Je suis Valentin Girard, j’ai 25 ans, et je suis actuellement doctorant au Laboratoire d’Informatique de Grenoble sur le thème Penser le numérique dans une société de post-croissance. Je viens de Franche-Comté, et j’ai grandi dans une famille de classe moyenne supérieure. Mes parents m’ont toujours transmis leurs valeurs sociales et écologiques, et m’ont beaucoup emmené en montagne et dans la nature. D’autres personnalités ont marqué mon existence, comme mon ancien voisin, un professeur de physique et montagnard aguerri, qui m’a transmis ses passions. J’ai suivi un parcours en classe préparatoire (physiques et sciences de l’ingénieur), puis j’ai intégré l’École Nationale Supérieure de l’Énergie de l’Eau et de l’Environnement (ENSE3). J’ai notamment pu suivre le parcours Pour une Ingénierie Sobre Techno et Eco-responsable (PISTE), lors duquel j’ai approfondi mes connaissances en écologie politique et en critique des techniques. Aujourd’hui, je passe la plupart de mon temps à approfondir mes recherches, à faire du sport de montagne, à militer, à lire, ou à partir en aventures.

Contexte de recherche

Le secteur numérique n’existe aujourd’hui que grâce aux dégâts sociaux et environnementaux qu’il génère. Les nombreuses conséquences dévastatrices de son industrie (néo-esclavagisme minier, accaparement de l’eau, destruction d’habitats naturels, addiction aux écrans, manipulations de masse, etc) nous sont souvent présentées comme des externalités négatives à réduire. Or, les dernières recherches sur l’emprise de la numérisation sur notre société, que nous avons agrégées de manière systémique, nous montrent qu’il s’agit en réalité de conditions d’existence du secteur. En d’autres termes, une industrie du numérique sans détérioration significative des conditions d’habitabilité de la planète n’est pas possible. Ce constat remet ainsi en cause la notion de « durabilité » du secteur. De plus, les bénéfices associés à la numérisation de la société industrielle sont distribués de façon très inégalitaire, avec notamment une forte disparité entre le Nord et le Sud global.

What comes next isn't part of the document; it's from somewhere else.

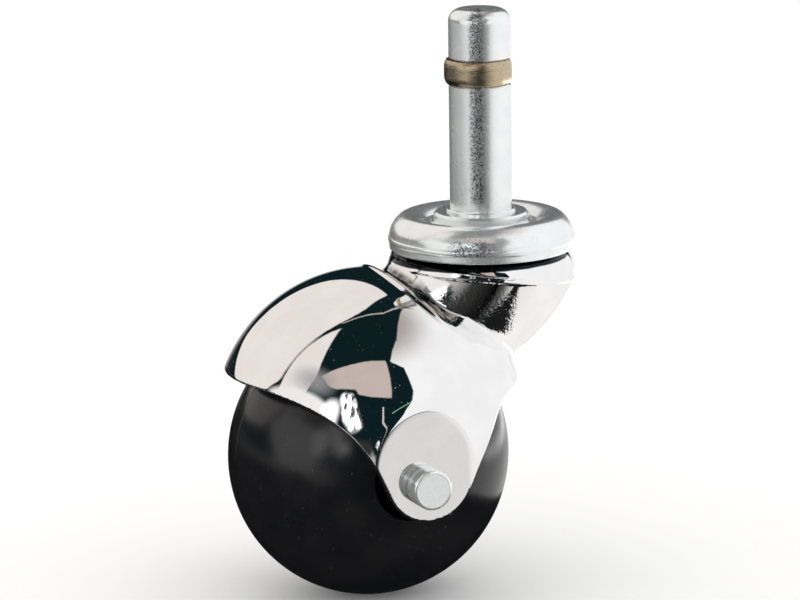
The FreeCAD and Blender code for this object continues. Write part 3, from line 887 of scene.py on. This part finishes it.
def reflected_sky(nodes):
    """Light tent as the metal and the ball reflect it: bright cloth, dark gaps and one strong lamp."""
    direction = nodes.add("ShaderNodeTexCoord").outputs["Generated"]
    x, y, z = nodes.axes(direction)
    height = nodes.times(nodes.math("ARCSINE", z), 180 / math.pi)
    room = horizon(nodes, nodes.azimuth(x, y))
    colour = nodes.mix(nodes.step(height, -3.0, 3.0), room, TEAL)
    for corners, soft, tone in SKY_PATCHES:
        colour = nodes.mix(sky_polygon(nodes, direction, corners, soft), colour, tone)
    softbox = sky_polygon(nodes, direction, SOFTBOX[0])
    for corners in SOFTBOX[1:]:
        softbox = nodes.math("MAXIMUM", softbox, sky_polygon(nodes, direction, corners))
    softbox_tone = nodes.mix(nodes.step(height, 48, 74), (0.93, 0.93, 0.94), (0.42, 0.38, 0.36))
    colour = nodes.mix(softbox, colour, softbox_tone)
    return lamp(nodes, direction, colour)


def lamp(nodes, direction, behind):
    """Streaky lamp in a dark rim, with a glow at its side, in front of the rest of the tent."""
    streaks = nodes.noise(nodes.scaled(direction, (16, 16, 5)), 1.0, 2, 0.5)
    glare = nodes.mix(nodes.step(streaks, 0.34, 0.60), (0.10, 0.11, 0.12), (LAMP_POWER,) * 3)
    colour = nodes.mix(sky_polygon(nodes, direction, LAMP_RIM, 1.5), behind, TEAL)
    colour = nodes.mix(sky_polygon(nodes, direction, LAMP, 4.0), colour, glare)
    return nodes.mix(sky_polygon(nodes, direction, LAMP_HALO, 8.0), colour, (HALO_POWER,) * 3)


def background(nodes, colour, strength=1.0):
    if isinstance(colour, tuple):
        colour = (*colour, 1)
    return nodes.add("ShaderNodeBackground", {"Color": colour, "Strength": strength}).outputs[0]


def studio_world():
    """The camera sees plain white and matt surfaces an even light. Only reflections see the tent."""
    world = bpy.data.worlds.new("studio")
    world.use_nodes = True
    bpy.context.scene.world = world
    nodes = Nodes(world.node_tree)
    path = nodes.add("ShaderNodeLightPath").outputs
    seen = background(nodes, (1, 1, 1))
    even = background(nodes, (1, 0.998, 0.995), 1.08)
    tent = background(nodes, reflected_sky(nodes))
    lit = nodes.add("ShaderNodeMixShader", {0: path["Is Diffuse Ray"], 1: tent, 2: even}).outputs[0]
    final = nodes.add("ShaderNodeMixShader", {0: path["Is Camera Ray"], 1: lit, 2: seen}).outputs[0]
    output = nodes.add("ShaderNodeOutputWorld")
    nodes.tree.links.new(final, output.inputs[0])


def sheet(name, low, high, z):
    """Flat rectangle between two (x, y) corners in metres, part of the studio."""
    (x0, y0), (x1, y1) = low, high
    corners = [(x0, y0, z), (x1, y0, z), (x1, y1, z), (x0, y1, z)]
    mesh = bpy.data.meshes.new(name)
    mesh.from_pydata(corners, [], [(0, 1, 2, 3)])
    piece = bpy.data.objects.new(name, mesh)
    bpy.context.scene.collection.objects.link(piece)
    return piece


def floor():
    """Plain pale floor under the wheel. Reflections see the tent instead of it."""
    ground = sheet("floor", (-6, -6), (6, 6), FLOOR_Z * MM)
    material, nodes, shader, place = new_material("floor")
    paper = nodes.noise(place, 60, 3)
    connect(
        nodes, shader,
        Base_Color=nodes.mix(paper, (0.93, 0.93, 0.93), (0.95, 0.95, 0.945)),
        Roughness=0.9,
        Specular_IOR_Level=0.0,
        Emission_Color=(1.0, 1.0, 1.0),
        Emission_Strength=0.06,
    )
    paint(ground, material)
    ground.visible_glossy = False


def floor_card(name, low, high, depth, fade_from, fade_to, colours):
    """Card lying on the floor that only reflections see, with one soft border across X."""
    card = sheet(name, low, high, (FLOOR_Z - depth) * MM)
    material, nodes, shader, place = new_material(name)
    tone = nodes.mix(nodes.noise(place, 40, 3), *colours)
    cloth = nodes.add("ShaderNodeEmission", {"Color": tone}).outputs[0]
    clear = nodes.add("ShaderNodeBsdfTransparent").outputs[0]
    cover = nodes.step(nodes.axes(place)["X"], fade_from, fade_to)
    mixed = nodes.add("ShaderNodeMixShader", {0: cover, 1: clear, 2: cloth}).outputs[0]
    output = [node for node in nodes.tree.nodes if node.type == "OUTPUT_MATERIAL"][0]
    nodes.tree.links.new(mixed, output.inputs[0])
    paint(card, material)
    card.visible_camera = False
    card.visible_diffuse = False
    card.visible_shadow = False


def floor_cards():
    """Black cloth on the left keeps the ball dark there. A bright one on the right lights its rim."""
    blacks = ((0.006, 0.007, 0.008), (0.016, 0.016, 0.016))
    edge = DARK_CARD_HIGH[0]
    floor_card("dark_card", DARK_CARD_LOW, DARK_CARD_HIGH, 0.2, edge, edge - DARK_CARD_FADE, blacks)
    whites = ((BRIGHT_CARD_POWER * 0.9,) * 3, (BRIGHT_CARD_POWER,) * 3)
    edge = BRIGHT_CARD_LOW[0]
    floor_card("bright_card", BRIGHT_CARD_LOW, BRIGHT_CARD_HIGH, 0.4, edge, edge + BRIGHT_CARD_FADE, whites)


def camera():
    """Long lens from the front left, a little above the stem's flange, with a slight roll."""
    back = sky(CAMERA_AZIMUTH, CAMERA_HEIGHT)
    right = sky(CAMERA_AZIMUTH + 90, 0)
    up = back.cross(right)
    roll = math.radians(CAMERA_ROLL)
    rolled_right = right * math.cos(roll) + up * math.sin(roll)
    rolled_up = up * math.cos(roll) - right * math.sin(roll)
    data = bpy.data.cameras.new("camera")
    data.lens = 225
    data.sensor_width = 36
    data.clip_start = 0.01
    view = bpy.data.objects.new("camera", data)
    turn = Matrix((rolled_right, rolled_up, back)).transposed().to_4x4()
    place = Vector(CAMERA_TARGET) + back * CAMERA_DISTANCE
    view.matrix_world = Matrix.Translation(place * MM) @ turn
    bpy.context.scene.collection.objects.link(view)
    bpy.context.scene.camera = view


# ---------------------------------------------------------------- assembly

def paint_cad_nodes():
    by_slot = {
        "zinc_plated_steel": zinc(),
        "bronze_spring_steel": bronze(),
        "bearing_steel": bearing_steel(),
        "core_plastic": core_plastic(),
    }
    for subpart in frame["record"]["subparts"]:
        slot = subpart["material_slot"]
        if slot in by_slot:
            node = frame["nodes"][subpart["node"]]
            smooth_mesh(node.data)
            paint(node, by_slot[slot])


paint_cad_nodes()
paint(horn(), chrome())
paint(tread(), black_tread())
studio_world()
floor()
floor_cards()
camera()
bpy.context.scene.view_settings.view_transform = "Standard"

Malgré ces constats, les imaginaires autour de la ‘twin transition’ (transition écologique et numérique) restent porteurs d’un faux espoir : celui d’un découplage entre numérisation et externalités négatives, entre croissance et impacts socio-environnementaux. Ces imaginaires de la transition sont, depuis 2022 notamment, accompagnés d’une vision sécuritaire et militariste des enjeux de la transition. Ces récits et imaginaires permettent aujourd’hui de justifier de nombreux projets industriels ou militaires ayant pour conséquence une expansion de l’emprise numérique, créant ainsi des dépendances systémiques à ces technologies, et faisant augmenter de façon exponentielle les impacts associés à son industrie.

Les recherches que nous menons actuellement portent donc sur les moyens possibles d’enclencher une désescalade numérique, c’est-à-dire un mouvement s’opposant à l’escalade numérique, visant à ralentir, stabiliser, voire diminuer la numérisation de notre société. Cette nouvelle approche s’intéresse non seulement à la réduction de la production matérielle, mais aussi aux processus de détachement collectif vis-à-vis de ces technologies. Ces détachements doivent êtres outillés. En cela, des processus de renoncements aux technologies déjà obsolètes à l’aune de la soutenabilité sont en cours de développement. Ils doivent être réalisés dans un but de cessation de nuire à l’habitabilité de la planète, être menés de manière démocratique, dans un esprit de justice sociale et dans le souci du bien-être.